In the post season he’ll pull the plug quickly if trouble starts. Kershaw could become the bullpen bridge Roberts trusts most.

The Dodgers’ lineup is still a weapon, and after last week it looks sharper now than it did a month ago (fine, the Rockies make teams look good, but still). Ohtani is the MVP of the league. Mookie looks like Mookie at the plate again, and at short leads the league in defensive runs saved – you can read about his expanding HOF credentials here. Ohtani is the MVP of the universe but Freddie Freeman might be the MVP of this team. Will Smith (hoping he gets healthy quick) has had an unbelievable year. Teoscar Hernandez in the fifth slot is seeing the ball better and – lo and behold – his defense has improved the last few weeks. It’s great to see Max Muncy back in uniform, the lineup is much longer with him in the sixth slot, followed by Pages and Rojas or Kim. I like Edman batting ninth as a second leadoff guy. Alex Call off the bench has looked good.
Here’s how the pitching blueprint would round out depending on if we end up as the second or third seed:
- Third seed: Wild Card Series (best of 3). Yamamoto in Game 1, Snell in Game 2, and Glasnow available for a decisive Game 3.

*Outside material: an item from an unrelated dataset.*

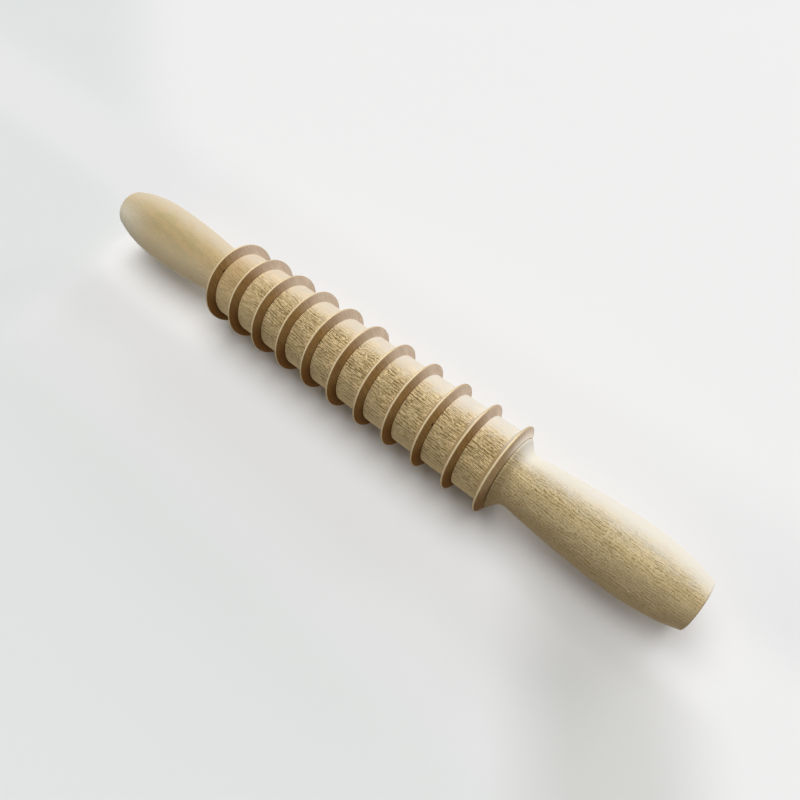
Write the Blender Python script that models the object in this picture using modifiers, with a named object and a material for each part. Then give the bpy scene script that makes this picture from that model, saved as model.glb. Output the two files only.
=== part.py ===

- NLDS (best of 5): Ohtani starts Game 1 or 2 depending on Wild Card usage. (Oh the spectacle of Shohei starting in October!) if we end up a second seed, Yamamoto gets game one. Yamamoto could return for a Game 5. Kershaw becomes the bullpen safety net if starters don’t go deep.
- NLCS and World Series (best of 7): Yamamoto and Snell each start twice, Glasnow and Ohtani take the other turns. Game 7 is all hands on deck: Glasnow to start, Yamamoto and Snell in relief, Kershaw ready to eat innings if chaos strikes. Orel Hershiser is in the booth if we need him late in game seven to pull a Buehler.
Kershaw’s shift to long relief isn’t about fading away, t’s about filling the role this bullpen desperately needs. He’s not the headline starter anymore; he’s the trusted arm Doc can call when the season teeters on the edge. Which may happen the first week of October if LA plays New York or Chicago in a short series.